## EXERCISE REQUIREMENTS
Copy every line of the listing exactly.

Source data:
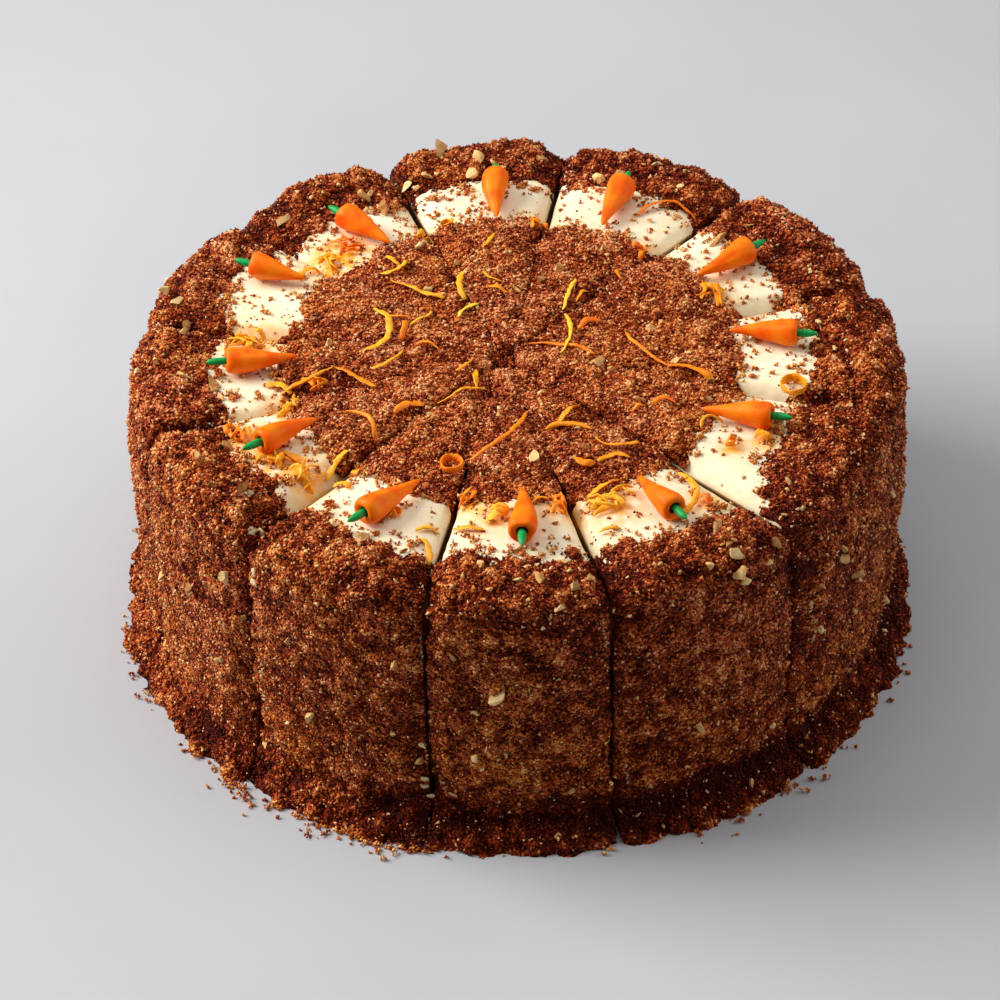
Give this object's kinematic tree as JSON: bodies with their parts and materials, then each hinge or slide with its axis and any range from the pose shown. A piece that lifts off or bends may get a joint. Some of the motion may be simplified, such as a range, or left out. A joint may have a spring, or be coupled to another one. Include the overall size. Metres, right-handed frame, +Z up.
{
  "type": "carrot cake",
  "caption": "Round layer cake cut into slices that stand together, cream ring on top, crumbs over side and centre, a small sugar carrot on each slice.",
  "frame": {"origin": "middle of the bounding box, at the level that the cake stands on", "axes": "+Z up; -Y towards the front slice, slice_00; the slices are numbered counter-clockwise from above"},
  "size_m": [0.2724, 0.274, 0.1078],
  "materials": {
    "sponge": "matte open crumb",
    "cream": "satin",
    "crumbs": "matte, coarse crumbs",
    "sugar_carrot": "satin sugar paste",
    "stalk": "satin sugar paste",
    "walnut": "matte chopped nut",
    "zest": "moist peel"
  },
  "bodies": {
    "root": {"slice_00_sponge": "sponge", "slice_00_cream": "cream", "slice_00_crumb_coat": "crumbs", "slice_00_crumb_carpet": "crumbs", "carrot_00": "sugar_carrot", "slice_01_sponge": "sponge", "slice_01_cream": "cream", "slice_01_crumb_coat": "crumbs", "slice_01_crumb_carpet": "crumbs", "carrot_01": "sugar_carrot", "slice_02_sponge": "sponge", "slice_02_cream": "cream", "slice_02_crumb_coat": "crumbs", "slice_02_crumb_carpet": "crumbs", "carrot_02": "sugar_carrot", "slice_03_sponge": "sponge", "slice_03_cream": "cream", "slice_03_crumb_coat": "crumbs", "slice_03_crumb_carpet": "crumbs", "carrot_03": "sugar_carrot", "slice_04_sponge": "sponge", "slice_04_cream": "cream", "slice_04_crumb_coat": "crumbs", "slice_04_crumb_carpet": "crumbs", "carrot_04": "sugar_carrot", "slice_05_sponge": "sponge", "slice_05_cream": "cream", "slice_05_crumb_coat": "crumbs", "slice_05_crumb_carpet": "crumbs", "carrot_05": "sugar_carrot", "slice_06_sponge": "sponge", "slice_06_cream": "cream", "slice_06_crumb_coat": "crumbs", "slice_06_crumb_carpet": "crumbs", "carrot_06": "sugar_carrot", "slice_07_sponge": "sponge", "slice_07_cream": "cream", "slice_07_crumb_coat": "crumbs", "slice_07_crumb_carpet": "crumbs", "carrot_07": "sugar_carrot", "slice_08_sponge": "sponge", "slice_08_cream": "cream", "slice_08_crumb_coat": "crumbs", "slice_08_crumb_carpet": "crumbs", "carrot_08": "sugar_carrot", "slice_09_sponge": "sponge", "slice_09_cream": "cream", "slice_09_crumb_coat": "crumbs", "slice_09_crumb_carpet": "crumbs", "carrot_09": "sugar_carrot", "slice_10_sponge": "sponge", "slice_10_cream": "cream", "slice_10_crumb_coat": "crumbs", "slice_10_crumb_carpet": "crumbs", "carrot_10": "sugar_carrot", "slice_11_sponge": "sponge", "slice_11_cream": "cream", "slice_11_crumb_coat": "crumbs", "slice_11_crumb_carpet": "crumbs", "carrot_11": "sugar_carrot"}
  },
  "joints": []
}
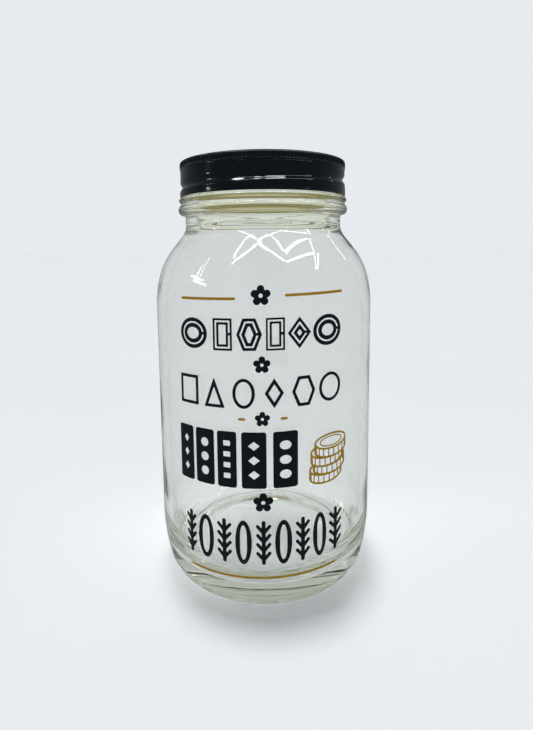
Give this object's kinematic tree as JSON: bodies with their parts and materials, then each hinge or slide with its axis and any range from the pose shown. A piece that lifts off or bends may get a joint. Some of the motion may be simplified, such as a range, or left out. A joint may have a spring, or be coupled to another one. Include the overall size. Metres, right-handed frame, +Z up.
{
  "type": "coin bank jar",
  "caption": "Glass money jar with a two-piece black screw lid, a coin slot in the lid and cut-vinyl decoration on the front.",
  "frame": {"origin": "middle of the surface that the jar stands on", "axes": "+Z up along the jar's axis, -Y towards the decorated front, +X to the right seen from the front"},
  "size_m": [0.0962, 0.0967, 0.1794],
  "materials": {
    "glass": "clear soda-lime glass with a faint green tint, glossy",
    "lacquer": "gloss black lacquer on tinplate",
    "gasket": "soft satin sealing compound",
    "vinyl_black": "satin black adhesive vinyl",
    "vinyl_gold": "satin gold adhesive vinyl"
  },
  "bodies": {
    "jar": {"glass_jar": "glass", "bold_motif_1": "vinyl_black", "bold_motif_2": "vinyl_black", "bold_motif_3": "vinyl_black", "bold_motif_4": "vinyl_black", "bold_motif_5": "vinyl_black", "bold_motif_6": "vinyl_black", "fine_motif_1": "vinyl_black", "fine_motif_2": "vinyl_black", "fine_motif_3": "vinyl_black", "fine_motif_4": "vinyl_black", "fine_motif_5": "vinyl_black", "fine_motif_6": "vinyl_black", "heavy_motif_1": "vinyl_black", "heavy_motif_2": "vinyl_black", "heavy_motif_3": "vinyl_black", "heavy_motif_4": "vinyl_black", "heavy_motif_5": "vinyl_black", "round_motif_1": "vinyl_black", "round_motif_2": "vinyl_black", "round_motif_3": "vinyl_black", "round_motif_4": "vinyl_black", "round_motif_5": "vinyl_black", "round_motif_6": "vinyl_black", "round_motif_7": "vinyl_black", "round_motif_8": "vinyl_black", "round_motif_9": "vinyl_black", "ornament_top": "vinyl_black", "ornament_upper": "vinyl_black", "ornament_middle": "vinyl_black", "ornament_lower": "vinyl_black", "rule_top_left": "vinyl_gold", "rule_top_right": "vinyl_gold", "dash_left": "vinyl_gold", "dash_right": "vinyl_gold", "rule_bottom": "vinyl_gold", "disc_stack": "vinyl_gold"},
    "lid_disc": {"slotted_disc": "lacquer", "gasket": "gasket"},
    "band": {"screw_band": "lacquer"}
  },
  "joints": [
    {"name": "lid_lift", "type": "slide", "parent": "jar", "child": "lid_disc", "axis": [0, 0, 1], "range_m": [0, 0.0165]},
    {"name": "band_turn", "type": "hinge", "parent": "lid_disc", "child": "band", "pos_m": [0, 0, 0.172], "axis": [0, 0, 1], "range_deg": [0, 900]}
  ],
  "couplings": [
    {"joint": "lid_lift", "follows": "band_turn", "m_per_rad": 0.0010106}
  ]
}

## WRITTEN SOLUTION
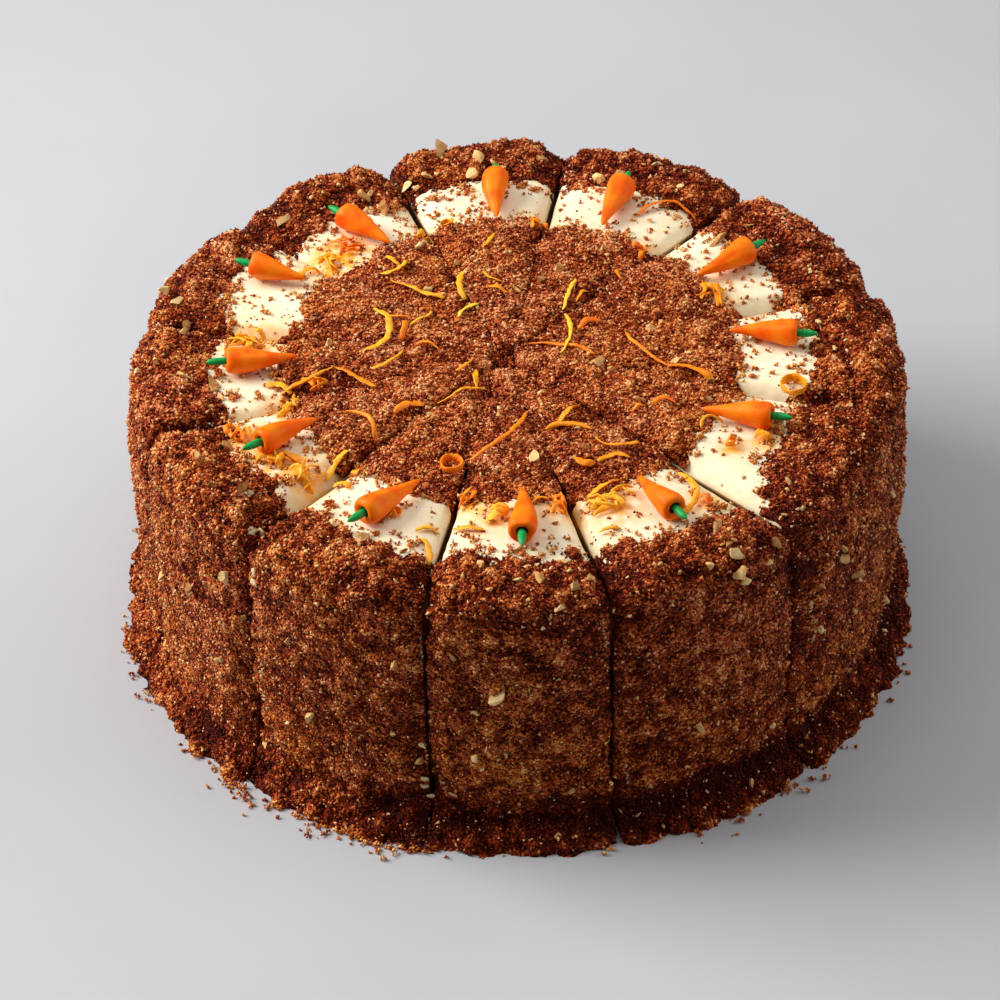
Give this object's kinematic tree as JSON: bodies with their parts and materials, then each hinge or slide with its axis and any range from the pose shown. A piece that lifts off or bends may get a joint. Some of the motion may be simplified, such as a range, or left out. A joint may have a spring, or be coupled to another one. Include the overall size. Metres, right-handed frame, +Z up.
{
  "type": "carrot cake",
  "caption": "Round layer cake cut into slices that stand together, cream ring on top, crumbs over side and centre, a small sugar carrot on each slice.",
  "frame": {"origin": "middle of the bounding box, at the level that the cake stands on", "axes": "+Z up; -Y towards the front slice, slice_00; the slices are numbered counter-clockwise from above"},
  "size_m": [0.2724, 0.274, 0.1078],
  "materials": {
    "sponge": "matte open crumb",
    "cream": "satin",
    "crumbs": "matte, coarse crumbs",
    "sugar_carrot": "satin sugar paste",
    "stalk": "satin sugar paste",
    "walnut": "matte chopped nut",
    "zest": "moist peel"
  },
  "bodies": {
    "root": {"slice_00_sponge": "sponge", "slice_00_cream": "cream", "slice_00_crumb_coat": "crumbs", "slice_00_crumb_carpet": "crumbs", "carrot_00": "sugar_carrot", "slice_01_sponge": "sponge", "slice_01_cream": "cream", "slice_01_crumb_coat": "crumbs", "slice_01_crumb_carpet": "crumbs", "carrot_01": "sugar_carrot", "slice_02_sponge": "sponge", "slice_02_cream": "cream", "slice_02_crumb_coat": "crumbs", "slice_02_crumb_carpet": "crumbs", "carrot_02": "sugar_carrot", "slice_03_sponge": "sponge", "slice_03_cream": "cream", "slice_03_crumb_coat": "crumbs", "slice_03_crumb_carpet": "crumbs", "carrot_03": "sugar_carrot", "slice_04_sponge": "sponge", "slice_04_cream": "cream", "slice_04_crumb_coat": "crumbs", "slice_04_crumb_carpet": "crumbs", "carrot_04": "sugar_carrot", "slice_05_sponge": "sponge", "slice_05_cream": "cream", "slice_05_crumb_coat": "crumbs", "slice_05_crumb_carpet": "crumbs", "carrot_05": "sugar_carrot", "slice_06_sponge": "sponge", "slice_06_cream": "cream", "slice_06_crumb_coat": "crumbs", "slice_06_crumb_carpet": "crumbs", "carrot_06": "sugar_carrot", "slice_07_sponge": "sponge", "slice_07_cream": "cream", "slice_07_crumb_coat": "crumbs", "slice_07_crumb_carpet": "crumbs", "carrot_07": "sugar_carrot", "slice_08_sponge": "sponge", "slice_08_cream": "cream", "slice_08_crumb_coat": "crumbs", "slice_08_crumb_carpet": "crumbs", "carrot_08": "sugar_carrot", "slice_09_sponge": "sponge", "slice_09_cream": "cream", "slice_09_crumb_coat": "crumbs", "slice_09_crumb_carpet": "crumbs", "carrot_09": "sugar_carrot", "slice_10_sponge": "sponge", "slice_10_cream": "cream", "slice_10_crumb_coat": "crumbs", "slice_10_crumb_carpet": "crumbs", "carrot_10": "sugar_carrot", "slice_11_sponge": "sponge", "slice_11_cream": "cream", "slice_11_crumb_coat": "crumbs", "slice_11_crumb_carpet": "crumbs", "carrot_11": "sugar_carrot"}
  },
  "joints": []
}
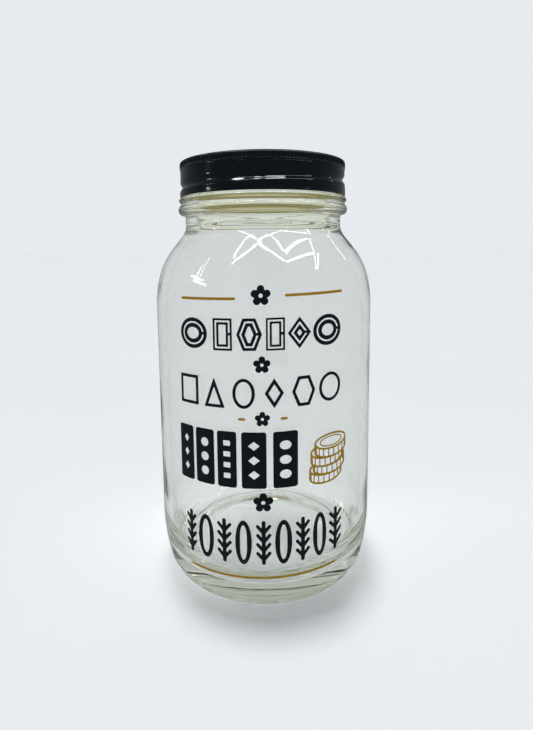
Give this object's kinematic tree as JSON: bodies with their parts and materials, then each hinge or slide with its axis and any range from the pose shown. A piece that lifts off or bends may get a joint. Some of the motion may be simplified, such as a range, or left out. A joint may have a spring, or be coupled to another one. Include the overall size. Metres, right-handed frame, +Z up.
{
  "type": "coin bank jar",
  "caption": "Glass money jar with a two-piece black screw lid, a coin slot in the lid and cut-vinyl decoration on the front.",
  "frame": {"origin": "middle of the surface that the jar stands on", "axes": "+Z up along the jar's axis, -Y towards the decorated front, +X to the right seen from the front"},
  "size_m": [0.0962, 0.0967, 0.1794],
  "materials": {
    "glass": "clear soda-lime glass with a faint green tint, glossy",
    "lacquer": "gloss black lacquer on tinplate",
    "gasket": "soft satin sealing compound",
    "vinyl_black": "satin black adhesive vinyl",
    "vinyl_gold": "satin gold adhesive vinyl"
  },
  "bodies": {
    "jar": {"glass_jar": "glass", "bold_motif_1": "vinyl_black", "bold_motif_2": "vinyl_black", "bold_motif_3": "vinyl_black", "bold_motif_4": "vinyl_black", "bold_motif_5": "vinyl_black", "bold_motif_6": "vinyl_black", "fine_motif_1": "vinyl_black", "fine_motif_2": "vinyl_black", "fine_motif_3": "vinyl_black", "fine_motif_4": "vinyl_black", "fine_motif_5": "vinyl_black", "fine_motif_6": "vinyl_black", "heavy_motif_1": "vinyl_black", "heavy_motif_2": "vinyl_black", "heavy_motif_3": "vinyl_black", "heavy_motif_4": "vinyl_black", "heavy_motif_5": "vinyl_black", "round_motif_1": "vinyl_black", "round_motif_2": "vinyl_black", "round_motif_3": "vinyl_black", "round_motif_4": "vinyl_black", "round_motif_5": "vinyl_black", "round_motif_6": "vinyl_black", "round_motif_7": "vinyl_black", "round_motif_8": "vinyl_black", "round_motif_9": "vinyl_black", "ornament_top": "vinyl_black", "ornament_upper": "vinyl_black", "ornament_middle": "vinyl_black", "ornament_lower": "vinyl_black", "rule_top_left": "vinyl_gold", "rule_top_right": "vinyl_gold", "dash_left": "vinyl_gold", "dash_right": "vinyl_gold", "rule_bottom": "vinyl_gold", "disc_stack": "vinyl_gold"},
    "lid_disc": {"slotted_disc": "lacquer", "gasket": "gasket"},
    "band": {"screw_band": "lacquer"}
  },
  "joints": [
    {"name": "lid_lift", "type": "slide", "parent": "jar", "child": "lid_disc", "axis": [0, 0, 1], "range_m": [0, 0.0165]},
    {"name": "band_turn", "type": "hinge", "parent": "lid_disc", "child": "band", "pos_m": [0, 0, 0.172], "axis": [0, 0, 1], "range_deg": [0, 900]}
  ],
  "couplings": [
    {"joint": "lid_lift", "follows": "band_turn", "m_per_rad": 0.0010106}
  ]
}